According to Scripture, Jesus’ last supper with his apostles, which we celebrate on Holy Thursday, was a celebration of Passover.
This is a year of serendipity of celebrations by people of the three Abrahamic faiths who believe in the one God: Jewish people will celebrate Passover April 12-20 as determined by the Hebrew lunar calendar. Like us, food is a focus as they celebrate the time when God directed Moses to lead the Israelites out of captivity in Egypt. According to tradition, that was in 1300 B.C.

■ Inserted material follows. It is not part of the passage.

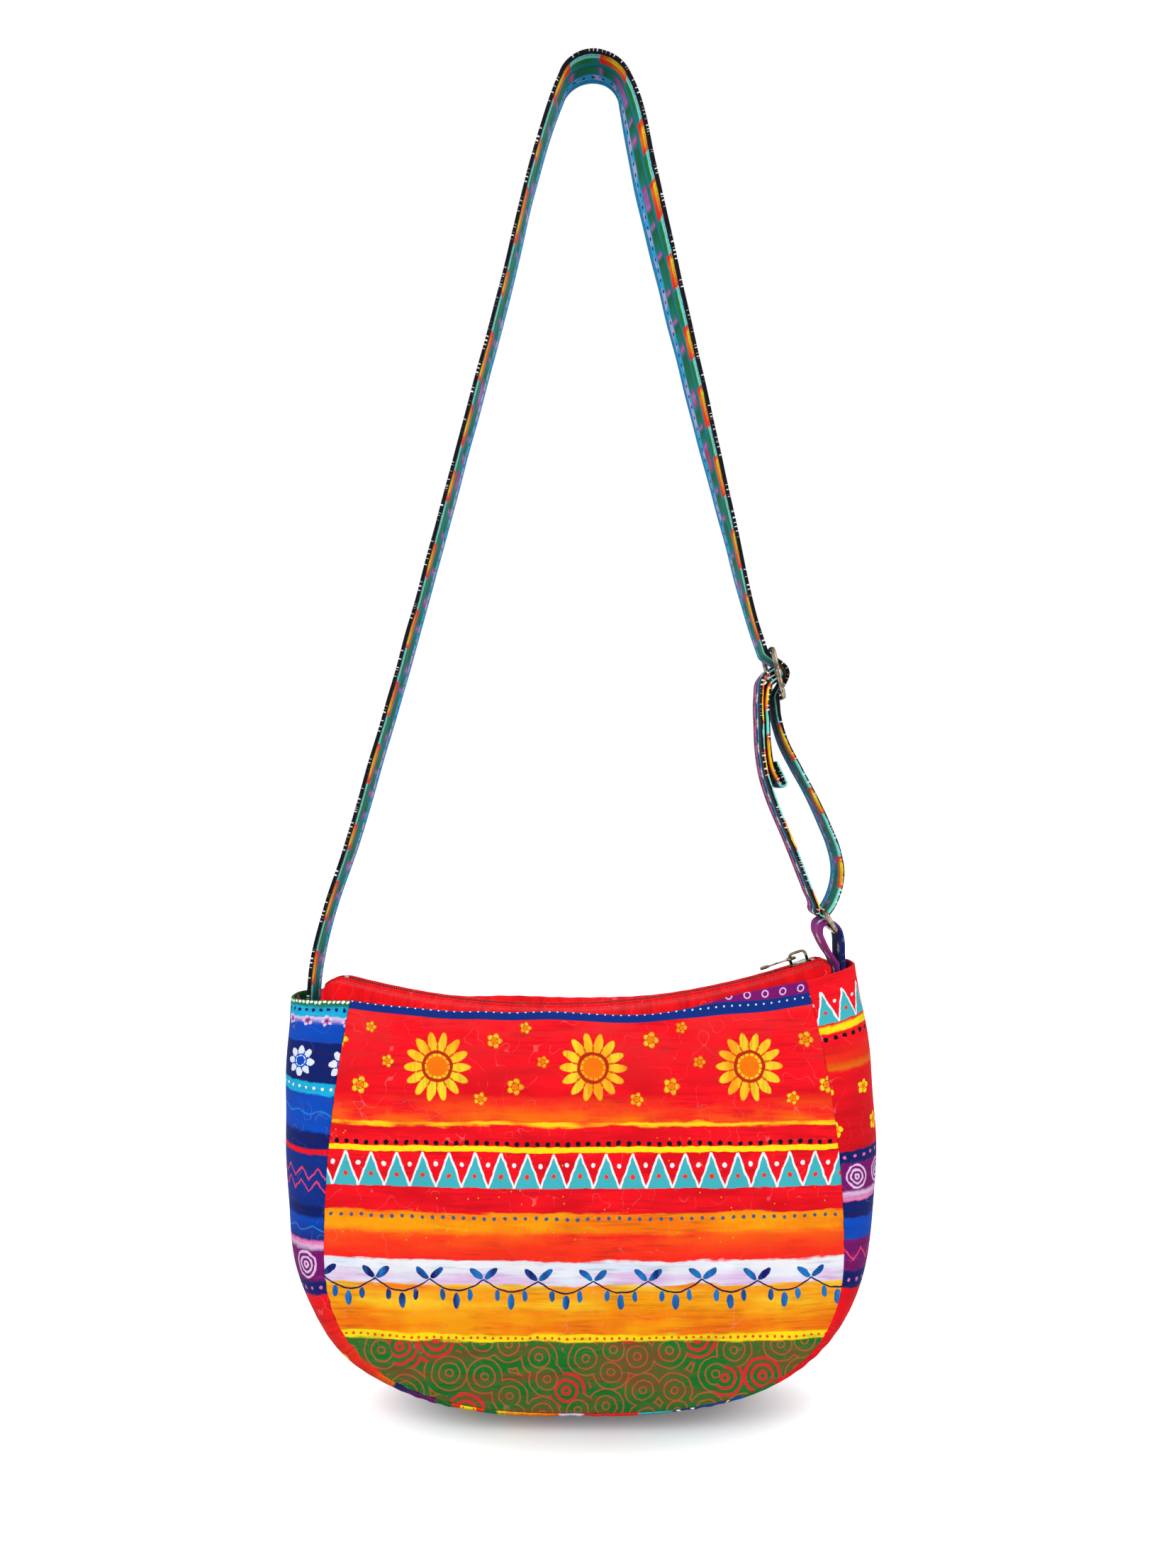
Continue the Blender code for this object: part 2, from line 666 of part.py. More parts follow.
def pull(base):
    """Pull tab: its end bar lies in the bridge's left bend, so the bend's centre is its axis."""
    eye_near = PULL_THICKNESS / 2
    eye_far = BRIDGE_BEND + BRIDGE_WIRE / 2 + 2 * CLEARANCE
    hole_half = BRIDGE_WIRE / 2 + CLEARANCE
    half_eye = PULL_EYE_WIDTH / 2
    half_tip = PULL_TIP_WIDTH / 2
    neck = eye_far + 0.0035
    outline = [
        (eye_near, -half_eye), (eye_near, half_eye), (-eye_far, half_eye),
        (-neck, PULL_NECK_WIDTH / 2), (-PULL_LENGTH * 0.7, PULL_NECK_WIDTH / 2),
        (-PULL_LENGTH * 0.8, half_tip), (-PULL_LENGTH + 0.0012, half_tip), (-PULL_LENGTH, half_tip * 0.5),
    ]
    outline += [(x, -y) for x, y in outline[:2:-1]] + [(-eye_far, -half_eye)]
    hole = [(-eye_near, -hole_half), (-eye_near, hole_half), (-eye_far, hole_half), (-eye_far, -hole_half)]
    curve = bpy.data.curves.new("zip_pull", "CURVE")
    curve.dimensions = "2D"
    curve.fill_mode = "BOTH"
    curve.extrude = PULL_THICKNESS / 2
    for loop in (outline, hole):
        spline = curve.splines.new("POLY")
        spline.points.add(len(loop) - 1)
        for target, (x, y) in zip(spline.points, loop):
            target.co = (x, y, 0.0, 1.0)
        spline.use_cyclic_u = True
    tab = new_object("zip_pull", curve, metal_material(), PARTS)
    reach = BRIDGE_SPAN / 2 - BRIDGE_BEND
    axis = Matrix.Translation((-reach, 0.0, base + BRIDGE_RISE - BRIDGE_BEND))
    tab.matrix_world = zip_frame(slider_angle()) @ axis


def strap_foot():
    """x of the strap's middle line where it is sewn inside the gusset's left end."""
    inner_depth = half_depth(0.0) - CANVAS - CLEARANCE
    inner_bulge = bulge(0.0) - CANVAS - CLEARANCE
    power = gusset_power(0.0)
    reach = inner_bulge * (1 - (STRAP_WIDTH / 2 / inner_depth) ** power) ** (1 / power)
    return LEFT_CORNER[0] - reach + STRAP_THICKNESS / 2


def tab_foot():
    """x of the tab's outer ply where it is sewn inside the gusset's right end."""
    inner_depth = half_depth(1.0) - CANVAS - CLEARANCE
    inner_bulge = bulge(1.0) - CANVAS - CLEARANCE
    power = gusset_power(1.0)
    reach = inner_bulge * (1 - (TAB_WIDTH / 2 / inner_depth) ** power) ** (1 / power)
    return RIGHT_CORNER[0] + reach * outward(1.0)[0] - STRAP_THICKNESS / 2


def tilted(origin, degrees, across, up):
    """Point in a frame that leans left by degrees: across to the right of it, up along it."""
    lean = math.radians(degrees)
    x = origin[0] + across * math.cos(lean) - up * math.sin(lean)
    z = origin[1] + across * math.sin(lean) + up * math.cos(lean)
    return (x, z)


def shifted(origin, place):
    return (origin[0] + place[0], origin[1] + place[1])


def arc_points(origin, radius, first, last, steps):
    """Points round a bar or the peg, between two angles in degrees."""
    points = []
    for step in range(steps + 1):
        turn = math.radians(first + (last - first) * step / steps)
        points.append((origin[0] + radius * math.cos(turn), origin[1] + radius * math.sin(turn)))
    return points


def bowed(first, last, bow, steps):
    """Points between two ends of a leg that bows sideways by bow in its middle, ends left out."""
    first = np.array(first)
    last = np.array(last)
    side = np.array([-(last - first)[1], (last - first)[0]])
    side /= np.linalg.norm(side)
    shares = [(step + 1) / (steps + 1) for step in range(steps)]
    return [tuple(first + (last - first) * s + side * bow * 4 * s * (1 - s)) for s in shares]


def tab_rim():
    """Height of the gusset's right end where the tab's outer ply comes out of it."""
    way = outward(1.0)
    return RIGHT_CORNER[1] + (tab_foot() - RIGHT_CORNER[0]) * way[1] / way[0]


RING_TOP = (tab_foot() + RING_FROM_TAB_FOOT[0], tab_rim() + RING_FROM_TAB_FOOT[1])
ADJUSTER = (RING_TOP[0] + ADJUSTER_FROM_RING[0], RING_TOP[1] + ADJUSTER_FROM_RING[1])


def ring_bottom():
    """Centre of the ring's lower bar."""
    lean = math.radians(RING_TILT)
    return (RING_TOP[0] + RING_BAR_PITCH * math.sin(lean), RING_TOP[1] - RING_BAR_PITCH * math.cos(lean))


def spline_through(points):
    """Smooth line through points (Catmull-Rom on chord lengths), read off at even steps."""
    points = np.asarray(points, float)
    steps = np.linalg.norm(np.diff(points, axis=0), axis=1)
    length = np.concatenate([[0.0], np.cumsum(steps)])
    at = np.linspace(0.0, length[-1], SPLINE_STEPS)
    x = np.array([smooth_through(length, points[:, 0], value) for value in at])
    z = np.array([smooth_through(length, points[:, 1], value) for value in at])
    return Route(np.column_stack([x, z]))


def strap_points():
    """Middle line of the strap from its sewn foot to the tail of its sewn end."""
    play = WIRE / 2 + CLEARANCE + STRAP_THICKNESS / 2
    rim = LEFT_CORNER[1]
    foot_x = strap_foot()
    foot = [(foot_x, rim - STRAP_FOOT_DEPTH), (foot_x, rim - STRAP_FOOT_DEPTH / 2), (foot_x, rim)]
    middle = PEG_RADIUS + STRAP_THICKNESS / 2
    peg = (0.0, -PEG_RADIUS)
    over_peg = arc_points(peg, middle, 180 - LEFT_LEG_LEAN, RIGHT_LEG_LEAN, 10)
    leg_start = (foot_x + LEG_FROM_FOOT[0], rim + LEG_FROM_FOOT[1])
    left_leg = bowed(leg_start, over_peg[0], LEFT_LEG_BOW, 5)
    lean = ADJUSTER_TILT
    pitch = ADJUSTER_BAR_PITCH
    over_bar = play + STRAP_THICKNESS + 2 * CLEARANCE
    top_bar = tilted(ADJUSTER, lean, 0.0, pitch)
    low_bar = tilted(ADJUSTER, lean, 0.0, -pitch)
    cross = math.degrees(math.asin((play + over_bar) / pitch))
    enter = tilted(ADJUSTER, lean, -play - LEG_SLACK, 2.1 * pitch)
    right_leg = bowed(over_peg[-1], enter, RIGHT_LEG_BOW, 5)
    through = [enter]
    through += arc_points(top_bar, play, lean + 176, lean + 180 + cross, 3)
    through += arc_points(ADJUSTER, over_bar, lean + cross, lean - cross, 4)
    through += arc_points(low_bar, play, lean + 180 - cross, lean + 188, 3)
    slack = [tilted(ADJUSTER, lean, *place) for place in SLACK_BELOW_ADJUSTER]
    slack += [shifted(RING_TOP, place) for place in SLACK_ABOVE_RING]
    under_ring = arc_points(RING_TOP, play, -30, -200, 6)
    taut = [shifted(RING_TOP, place) for place in TAUT_ABOVE_RING]
    taut += [tilted(ADJUSTER, lean, *place) for place in TAUT_BELOW_ADJUSTER]
    round_bar = arc_points(ADJUSTER, play, 90 + lean, -90 + lean, 6)
    tail = [tilted(ADJUSTER, lean, *place) for place in SEWN_TAIL]
    line = foot + left_leg + over_peg + right_leg + through + slack + under_ring + taut + round_bar + tail
    return spline_through(line)


def strap_shares(route):
    """Shares of the strap's length: wide steps on the straight legs, fine steps in the bends."""
    shares = [0.0]
    while shares[-1] < 1.0:
        here = shares[-1]
        bend = 0.0
        for ahead in (0.002, 0.006):
            a = route.direction(min(here, 1.0), 0.0015)
            b = route.direction(min(here + ahead, 1.0), 0.0015)
            bend = max(bend, math.acos(max(-1.0, min(1.0, float(a @ b)))))
        step = WIDE_STEP if bend < TURN_LIMIT else FINE_STEP
        shares.append(here + step / route.length)
    shares[-1] = 1.0
    return shares


def strap_twist(point):
    """Turn of the ribbon about its own line: the right leg shows a little of its inner face."""
    x, z = point
    if x < 0 or z < ADJUSTER[1]:
        return 0.0
    share = min(1.0, max(0.0, z / (ADJUSTER[1] + TWIST_END_ABOVE_ADJUSTER)))
    return math.radians(RIGHT_LEG_TWIST) * smooth_through(TWIST_STATION, TWIST_SHARE, share)


def strap():
    """One ribbon from its sewn foot over the peg, through the adjuster and round the ring."""
    route = strap_points()
    shares = strap_shares(route)
    steps = len(shares) - 1
    half = STRAP_WIDTH / 2

    def ribbon(u, v):
        share = shares[min(int(round(u * steps)), steps)]
        point = route.at(share)
        along = route.direction(share, 0.0012)
        side = np.array([-along[1], along[0]])
        across = (2 * v - 1) * half
        twist = strap_twist(point)
        shift = -side * across * math.sin(twist)
        return Vector((point[0] - shift[0], across * math.cos(twist), point[1] - shift[1]))

    sheet("strap", ribbon, steps, 1, STRAP_THICKNESS, cloth_material("strap"), 0.0)


def ring_tab():
    """Short loop of strap cloth, both ends sewn inside the gusset's right end."""
    low_bar = ring_bottom()
    outer = tab_foot()
    inner = outer - STRAP_THICKNESS - CLEARANCE
    rim = tab_rim()
    line = [(outer, rim - TAB_FOOT_DEPTH), (outer, rim - TAB_FOOT_DEPTH / 2), (outer, rim)]
    line.append((outer - TAB_LEAN[0], rim + TAB_LEAN[1]))
    line += [shifted(low_bar, place) for place in TAB_LOOP]
    line.append((inner - TAB_INNER_LEAN[0], rim + TAB_INNER_LEAN[1]))
    line += [(inner, rim - share * TAB_FOOT_DEPTH) for share in (0.28, 0.62, 1.0)]
    route = spline_through(line)
    half = TAB_WIDTH / 2

    def ribbon(u, v):
        x, z = route.at(u)
        return Vector((x, (2 * v - 1) * half, z))

    sheet("ring_tab", ribbon, 44, 1, STRAP_THICKNESS, cloth_material("ring_tab"), 0.0)


def hang_place(centre, degrees):
    """World matrix of a wire frame: its long way up, leaning left by degrees."""
    return Matrix.Translation((centre[0], 0.0, centre[1])) @ Matrix.Rotation(-math.radians(degrees), 4, "Y")


def hardware():
    """The ring and the adjuster, both bent from the same round wire."""
    half_wide = STRAP_WIDTH / 2 + WIRE_PLAY + WIRE / 2
    low_bar = ring_bottom()
    middle = ((RING_TOP[0] + low_bar[0]) / 2, (RING_TOP[1] + low_bar[1]) / 2)
    ring = wire("ring", frame_points(RING_BAR_PITCH / 2, half_wide, FRAME_CORNER), WIRE / 2, True, PARTS)
    ring.matrix_world = hang_place(middle, RING_TILT)
    frame = frame_points(ADJUSTER_BAR_PITCH, half_wide, FRAME_CORNER)
    adjuster = wire("adjuster", frame, WIRE / 2, True, PARTS)
    bar = wire("adjuster_bar", [(0.0, -half_wide, 0.0), (0.0, half_wide, 0.0)], MIDDLE_BAR_RADIUS, False, GUIDES)
    place = hang_place(ADJUSTER, ADJUSTER_TILT)
    adjuster.matrix_world = place
    bar.matrix_world = place
    join_to(adjuster, [bar])


for old in list(bpy.data.objects):
    bpy.data.objects.remove(old, do_unlink=True)
PARTS = bpy.data.collections.new("crossbody_bag")
GUIDES = bpy.data.collections.new("guides")
bpy.context.scene.collection.children.link(PARTS)
bpy.context.scene.collection.children.link(GUIDES)

panels()
gusset()
lining()
zip_cloth()
stops()
pull(slider())
strap()
ring_tab()
hardware()
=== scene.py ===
"""A crossbody bag of printed canvas that hangs by its strap: cloth, zip, strap and metal parts."""

import inspect
import math

import bmesh
import bpy
import numpy as np
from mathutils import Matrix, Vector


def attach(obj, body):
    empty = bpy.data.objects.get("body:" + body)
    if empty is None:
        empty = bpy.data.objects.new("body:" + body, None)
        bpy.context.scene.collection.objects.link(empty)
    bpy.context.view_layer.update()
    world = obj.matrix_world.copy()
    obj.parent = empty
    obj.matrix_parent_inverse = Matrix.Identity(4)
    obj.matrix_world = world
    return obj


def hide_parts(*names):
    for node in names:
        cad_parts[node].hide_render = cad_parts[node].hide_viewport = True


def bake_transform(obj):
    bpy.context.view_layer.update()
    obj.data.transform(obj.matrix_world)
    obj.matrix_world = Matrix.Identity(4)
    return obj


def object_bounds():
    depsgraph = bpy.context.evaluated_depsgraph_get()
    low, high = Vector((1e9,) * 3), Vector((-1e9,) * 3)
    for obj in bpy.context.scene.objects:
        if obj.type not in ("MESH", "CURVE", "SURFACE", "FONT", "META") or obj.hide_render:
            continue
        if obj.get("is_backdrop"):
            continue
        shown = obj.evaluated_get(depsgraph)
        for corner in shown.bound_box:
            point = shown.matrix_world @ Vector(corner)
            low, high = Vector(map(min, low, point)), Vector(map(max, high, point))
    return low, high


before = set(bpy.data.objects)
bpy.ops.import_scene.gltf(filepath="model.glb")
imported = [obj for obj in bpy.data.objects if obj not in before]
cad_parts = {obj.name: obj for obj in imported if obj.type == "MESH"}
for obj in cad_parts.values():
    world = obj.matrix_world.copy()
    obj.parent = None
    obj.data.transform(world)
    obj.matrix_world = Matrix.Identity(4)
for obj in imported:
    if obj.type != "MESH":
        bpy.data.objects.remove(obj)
cad_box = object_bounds()


# The room: a plain pale floor just under the bag, a soft white surround and three wide soft lamps. Seen by
# the camera, the floor glows less near the bag, which paints a shadow round its foot.
# The camera stands level in front of the strap, where the photograph was taken from.

BAG_HEART = (0.0, 0.0, -0.60)
FLOOR_DROP = 0.0015
FLOOR_HALF = 6.0
# Distances from the bag and glow strengths of the floor: the weak glow near the bag is a painted shadow.
FLOOR_FADE = (0.035, 0.105, 0.10, 0.75)

room = bpy.context.scene
room.view_settings.view_transform = "Standard"
lens = bpy.data.cameras.new("camera")
lens.sensor_fit = "VERTICAL"
lens.sensor_height = 36.0
lens.lens = 28.27
lens.clip_start = 0.01
camera = bpy.data.objects.new("camera", lens)
camera.location = (-0.003, -0.740, -0.430)
camera.rotation_euler = (math.pi / 2, 0.0, 0.0)
room.collection.objects.link(camera)
room.camera = camera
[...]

If you read the story in the Old Testament book Exodus, you will find out why the menu for the Passover Seder meal includes lamb, bitter herbs and unleavened bread. The only fasting involved in this holy time is to clear the house of bread, cakes — anything containing grain that has risen. Thanksgiving rather than penitence is the theme of the holiday which marks God’s liberating his chosen people from slavery.
Almighty God is also being honored this month by believers who know him as Allah.
Adult Muslims around the world will complete their Ramadan observance on March 29. The monthlong period of fasting is devoted to spiritual purification and charitable deeds of sharing food with needy people. Observant Muslims go from dawn to sunset with nothing to eat or drink, even a sip of water.
Ramadan marks the time when Islam’s scriptures, the Quran, were revealed to their prophet Muhammad before 622 A.D. This year, it will end on March 30 with a holy day, Eid al-Fitr, which is celebrated with communal feasts.
Like Judaism, Islam uses a lunar calendar cycle so our religious celebrations honoring our Creator will diverge next year. Ramadan will be from Feb. 17-March 19, Passover occurs April 1-9, and Easter lands on April 5 for Western Christianity and on April 12 for Orthodox Christianity.